#### WRITTEN TASK
Retype word for word the lines lying between the line containing "hub(roof) + [roof_loop()])" and the line containing "obj.parent = empty", together with those two lines themselves, and nothing besides.
# # # # #
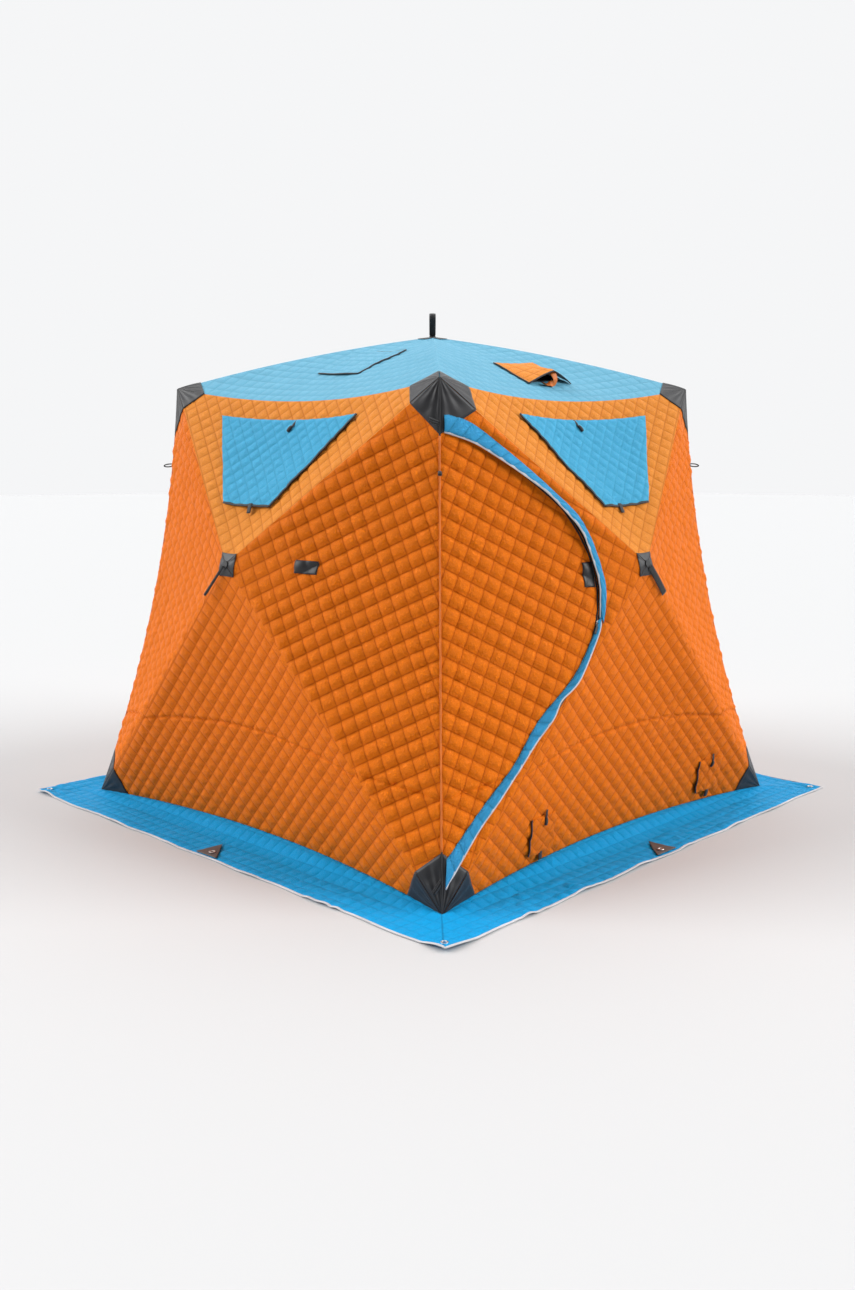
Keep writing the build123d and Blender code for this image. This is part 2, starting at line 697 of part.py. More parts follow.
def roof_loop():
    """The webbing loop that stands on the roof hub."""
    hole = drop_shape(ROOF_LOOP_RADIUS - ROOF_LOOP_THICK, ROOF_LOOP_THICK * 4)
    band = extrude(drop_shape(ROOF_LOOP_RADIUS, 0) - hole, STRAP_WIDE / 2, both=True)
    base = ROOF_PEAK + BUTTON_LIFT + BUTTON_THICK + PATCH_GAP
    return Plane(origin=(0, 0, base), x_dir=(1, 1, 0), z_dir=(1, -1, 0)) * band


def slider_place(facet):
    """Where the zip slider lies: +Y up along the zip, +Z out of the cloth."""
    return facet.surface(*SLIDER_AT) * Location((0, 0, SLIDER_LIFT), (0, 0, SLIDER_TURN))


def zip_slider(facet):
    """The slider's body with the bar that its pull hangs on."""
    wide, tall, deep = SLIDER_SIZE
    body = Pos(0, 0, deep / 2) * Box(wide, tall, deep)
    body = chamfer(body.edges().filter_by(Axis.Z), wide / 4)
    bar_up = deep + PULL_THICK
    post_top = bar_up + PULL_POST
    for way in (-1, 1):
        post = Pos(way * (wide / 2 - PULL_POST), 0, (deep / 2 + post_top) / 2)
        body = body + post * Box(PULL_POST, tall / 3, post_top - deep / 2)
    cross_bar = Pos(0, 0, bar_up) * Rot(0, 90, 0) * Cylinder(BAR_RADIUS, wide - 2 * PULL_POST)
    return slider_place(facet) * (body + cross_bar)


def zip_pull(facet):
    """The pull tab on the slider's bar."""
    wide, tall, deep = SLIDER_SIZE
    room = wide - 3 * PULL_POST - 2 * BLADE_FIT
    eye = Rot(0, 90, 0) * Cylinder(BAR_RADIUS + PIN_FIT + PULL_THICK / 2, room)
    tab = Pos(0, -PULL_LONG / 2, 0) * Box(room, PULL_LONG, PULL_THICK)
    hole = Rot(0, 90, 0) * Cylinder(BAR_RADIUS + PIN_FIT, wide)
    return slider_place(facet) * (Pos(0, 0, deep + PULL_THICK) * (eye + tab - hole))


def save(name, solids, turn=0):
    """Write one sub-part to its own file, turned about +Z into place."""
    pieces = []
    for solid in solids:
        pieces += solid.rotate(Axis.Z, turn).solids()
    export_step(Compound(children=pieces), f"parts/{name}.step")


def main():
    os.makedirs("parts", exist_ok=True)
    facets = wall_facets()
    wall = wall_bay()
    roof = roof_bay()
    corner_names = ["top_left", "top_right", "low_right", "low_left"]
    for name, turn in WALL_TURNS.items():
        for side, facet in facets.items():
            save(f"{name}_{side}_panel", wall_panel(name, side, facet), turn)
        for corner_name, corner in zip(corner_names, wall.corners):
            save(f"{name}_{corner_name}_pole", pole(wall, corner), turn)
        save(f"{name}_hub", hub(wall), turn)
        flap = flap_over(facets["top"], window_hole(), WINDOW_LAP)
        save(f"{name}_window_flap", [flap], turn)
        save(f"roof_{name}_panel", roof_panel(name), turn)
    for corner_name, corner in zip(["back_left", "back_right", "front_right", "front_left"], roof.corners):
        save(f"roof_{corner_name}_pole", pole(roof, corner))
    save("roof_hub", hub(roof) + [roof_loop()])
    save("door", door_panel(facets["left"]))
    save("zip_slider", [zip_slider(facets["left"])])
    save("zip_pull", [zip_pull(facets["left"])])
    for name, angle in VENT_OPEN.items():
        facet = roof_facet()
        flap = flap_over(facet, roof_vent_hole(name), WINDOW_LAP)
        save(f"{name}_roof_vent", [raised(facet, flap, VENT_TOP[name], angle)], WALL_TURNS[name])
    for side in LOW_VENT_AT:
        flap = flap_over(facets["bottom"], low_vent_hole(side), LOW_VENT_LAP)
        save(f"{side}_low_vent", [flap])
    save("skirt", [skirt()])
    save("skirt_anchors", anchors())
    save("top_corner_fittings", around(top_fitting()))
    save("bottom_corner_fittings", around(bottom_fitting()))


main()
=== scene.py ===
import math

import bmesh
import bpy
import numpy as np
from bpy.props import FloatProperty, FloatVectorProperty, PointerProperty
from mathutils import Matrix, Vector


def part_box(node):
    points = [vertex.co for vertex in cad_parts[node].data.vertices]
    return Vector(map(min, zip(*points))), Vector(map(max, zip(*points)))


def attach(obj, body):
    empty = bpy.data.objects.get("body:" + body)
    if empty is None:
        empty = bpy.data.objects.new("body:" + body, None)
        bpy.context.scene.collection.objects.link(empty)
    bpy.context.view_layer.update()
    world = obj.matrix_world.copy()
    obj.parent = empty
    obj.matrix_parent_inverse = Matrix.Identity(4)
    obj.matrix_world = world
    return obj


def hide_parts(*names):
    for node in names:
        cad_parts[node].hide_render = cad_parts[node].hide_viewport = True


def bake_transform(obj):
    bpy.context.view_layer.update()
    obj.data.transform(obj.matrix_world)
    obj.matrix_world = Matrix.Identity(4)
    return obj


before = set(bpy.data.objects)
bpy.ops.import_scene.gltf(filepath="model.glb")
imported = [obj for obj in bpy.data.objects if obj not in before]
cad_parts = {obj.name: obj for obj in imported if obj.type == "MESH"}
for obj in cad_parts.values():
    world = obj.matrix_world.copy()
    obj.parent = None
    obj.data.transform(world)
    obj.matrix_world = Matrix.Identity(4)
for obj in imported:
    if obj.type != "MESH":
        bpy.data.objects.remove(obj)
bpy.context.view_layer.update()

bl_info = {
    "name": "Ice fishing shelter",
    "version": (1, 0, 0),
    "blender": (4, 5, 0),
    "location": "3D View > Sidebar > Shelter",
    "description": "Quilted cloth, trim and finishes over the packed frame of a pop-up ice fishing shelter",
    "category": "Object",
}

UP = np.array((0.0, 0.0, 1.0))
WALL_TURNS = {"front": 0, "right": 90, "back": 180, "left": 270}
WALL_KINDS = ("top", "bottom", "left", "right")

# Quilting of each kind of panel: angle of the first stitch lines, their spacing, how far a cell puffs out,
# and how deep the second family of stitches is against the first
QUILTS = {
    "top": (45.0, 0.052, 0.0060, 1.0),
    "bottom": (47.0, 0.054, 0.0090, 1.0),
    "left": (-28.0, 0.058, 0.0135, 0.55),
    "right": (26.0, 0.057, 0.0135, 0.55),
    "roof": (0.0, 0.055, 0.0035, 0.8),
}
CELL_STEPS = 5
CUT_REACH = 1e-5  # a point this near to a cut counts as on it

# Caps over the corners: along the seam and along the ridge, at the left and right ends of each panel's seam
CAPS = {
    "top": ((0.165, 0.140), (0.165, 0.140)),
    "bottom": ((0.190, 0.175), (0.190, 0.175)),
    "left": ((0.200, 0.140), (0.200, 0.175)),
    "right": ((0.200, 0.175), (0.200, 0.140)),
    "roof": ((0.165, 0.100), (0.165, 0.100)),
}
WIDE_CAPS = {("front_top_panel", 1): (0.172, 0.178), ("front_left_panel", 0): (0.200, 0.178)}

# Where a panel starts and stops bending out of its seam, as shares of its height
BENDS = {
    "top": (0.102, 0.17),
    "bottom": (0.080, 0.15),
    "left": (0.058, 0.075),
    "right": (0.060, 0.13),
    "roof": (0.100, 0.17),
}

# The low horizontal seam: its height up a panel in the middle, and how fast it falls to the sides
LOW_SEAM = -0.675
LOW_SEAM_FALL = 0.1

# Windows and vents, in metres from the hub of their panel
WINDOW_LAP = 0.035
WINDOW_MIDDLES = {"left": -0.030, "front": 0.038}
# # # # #
#### WRITTEN ANSWER
    save("roof_hub", hub(roof) + [roof_loop()])
    save("door", door_panel(facets["left"]))
    save("zip_slider", [zip_slider(facets["left"])])
    save("zip_pull", [zip_pull(facets["left"])])
    for name, angle in VENT_OPEN.items():
        facet = roof_facet()
        flap = flap_over(facet, roof_vent_hole(name), WINDOW_LAP)
        save(f"{name}_roof_vent", [raised(facet, flap, VENT_TOP[name], angle)], WALL_TURNS[name])
    for side in LOW_VENT_AT:
        flap = flap_over(facets["bottom"], low_vent_hole(side), LOW_VENT_LAP)
        save(f"{side}_low_vent", [flap])
    save("skirt", [skirt()])
    save("skirt_anchors", anchors())
    save("top_corner_fittings", around(top_fitting()))
    save("bottom_corner_fittings", around(bottom_fitting()))


main()
=== scene.py ===
import math

import bmesh
import bpy
import numpy as np
from bpy.props import FloatProperty, FloatVectorProperty, PointerProperty
from mathutils import Matrix, Vector


def part_box(node):
    points = [vertex.co for vertex in cad_parts[node].data.vertices]
    return Vector(map(min, zip(*points))), Vector(map(max, zip(*points)))


def attach(obj, body):
    empty = bpy.data.objects.get("body:" + body)
    if empty is None:
        empty = bpy.data.objects.new("body:" + body, None)
        bpy.context.scene.collection.objects.link(empty)
    bpy.context.view_layer.update()
    world = obj.matrix_world.copy()
    obj.parent = empty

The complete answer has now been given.